According to Lavrov at the concluding briefing, discussion of the Holodomor would have "politicized" a historical issue. Lavrov argued -- as Russian Ambassador Viktor Chernomyrdin also did in Kyiv -- that Russians and other Soviet citizens suffered equally in Soviet times and it would therefore be inappropriate to single out any people in this regard.

This argument is heard regularly from Moscow about the Baltic states as well: "It was a common pain in the Soviet Union." Such an argument constitutes the ultimate expression of a social culture of collectivism. It also overlooks, first, the fact that Moscow organized the famine and deportations in Ukraine, the Baltic states and elsewhere; and, second, that the Kremlin today is actively discouraging the attempts to come to terms with Soviet Russia's own totalitarian recent history. While refusing to assess the actions of the Soviet regime, Russia at the same time claims prerogatives as the legal successor of the USSR.

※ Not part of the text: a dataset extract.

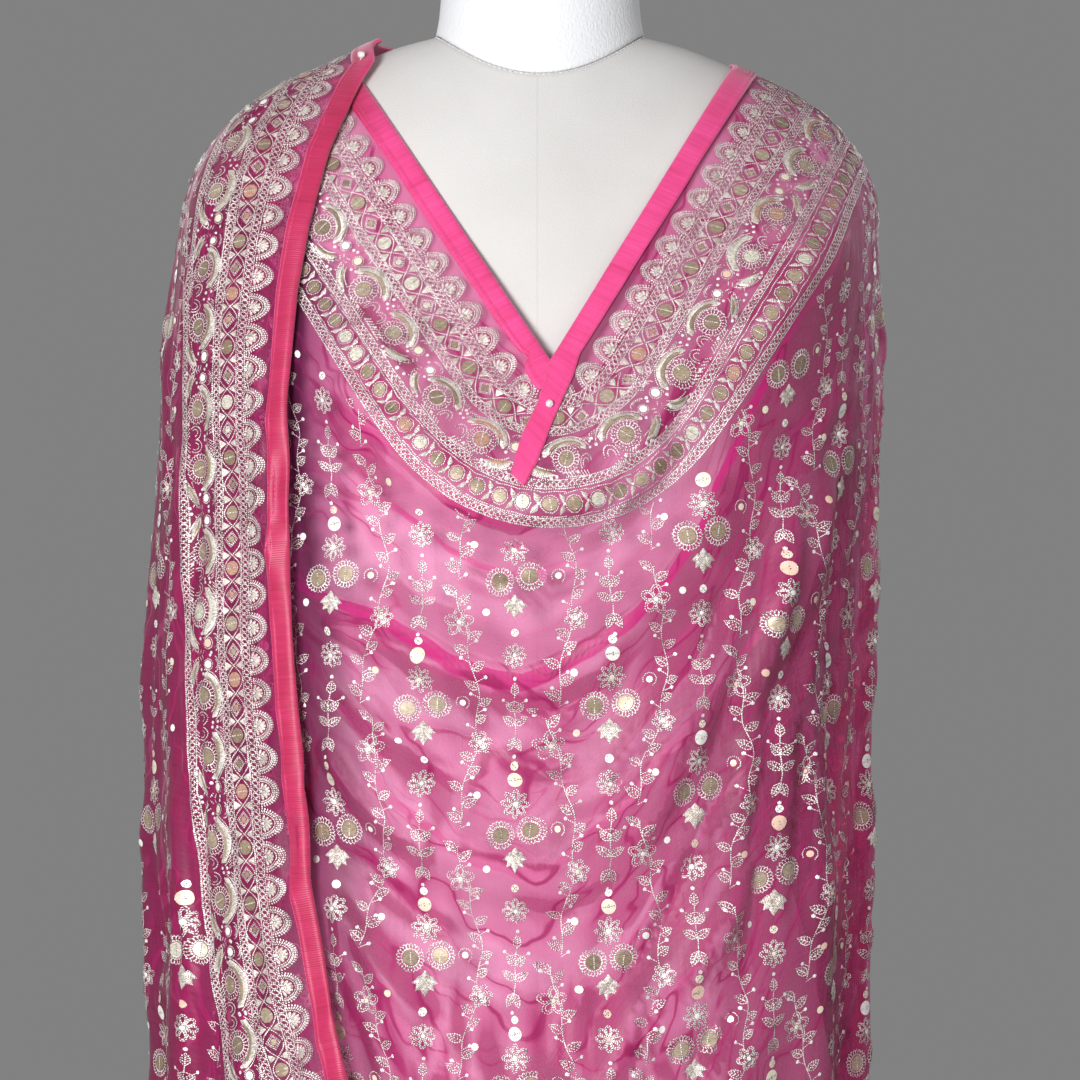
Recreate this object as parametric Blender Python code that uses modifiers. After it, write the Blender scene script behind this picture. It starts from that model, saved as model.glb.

As INED noted last May in its report "France-Ukraine: Demographic Twins Separated by History" (PDF format), the Holodomor was the first of two massive demographic shocks that devastated the Ukrainian population. Once, there were as many Ukrainians in Ukraine as there were French in French, and the ratio of Ukrainians to French was improving in the Ukrainians' favour. Stalin's intentional incompetence--whether in state economic planning or in foreign policy--changed this, alas.

Why is the Russian Federation reluctant to recognize the Holodomor? Consider that Ukraine, as it now exists, is relatively strongly Russified, with half of the population speaking Russian and with a national identity still closely linked to that of the Russians. Ukraine is a more unified nation than some give it credit, to be sure, but even so. Imagine that, for whatever reason, the Holodomor didn't happen, that Ukraine was an independent state in the 1930s that was gobbled up by Stalin's Soviet Union under the terms of a somewhat different Molotov-Ribbentrop Pact, say, or that the collectivization wasn't quite so horrifically bungled. This would have left another ten million Ukrainians alive. While it's quite possible that this healthier Ukraine would have changed things somewhat, let's say that this somewhat happier Ukraine evolved roughly. Most of the Holodomor dead were ethnically Ukrainian and Ukrainian-speaking; presumably, when they urbanized they would do so in Ukraine, boosting the fragile Ukrainian and Ukrainian-speaking majorities in the Russified cities of central and eastern Ukraine. Assuming further that this somewhat strong and more Ukrainian-identifying Ukraine didn't throw Soviet history out of all proportion, then we would have had a Ukraine with a much stronger non-Russian identity than the one that we see. In our history, the Baltic States' nationalism broke up the Soviet Union; in this pleasanter conjectural history, it might well have been the Ukrainians. Instead of a relatively poor and Russified Ukraine of 48 million still oscillating on the margins of the Russian sphere, in other words, we might well have had a mostly Ukrainian-speaking Ukraine of 58 million with a considerably stronger and more popular brand of Ukrainian nationalism.

Genocide denial is convenient, you see. If you deny that anything improper happened to the dissident minority in question, you see, you get to claim that the empire wasn't nearly as bad as some claim. If yours is a fragile nation-state that still wants to lay claim to the problematic legacy of empire, the benefits of denial are wonderfully obvious.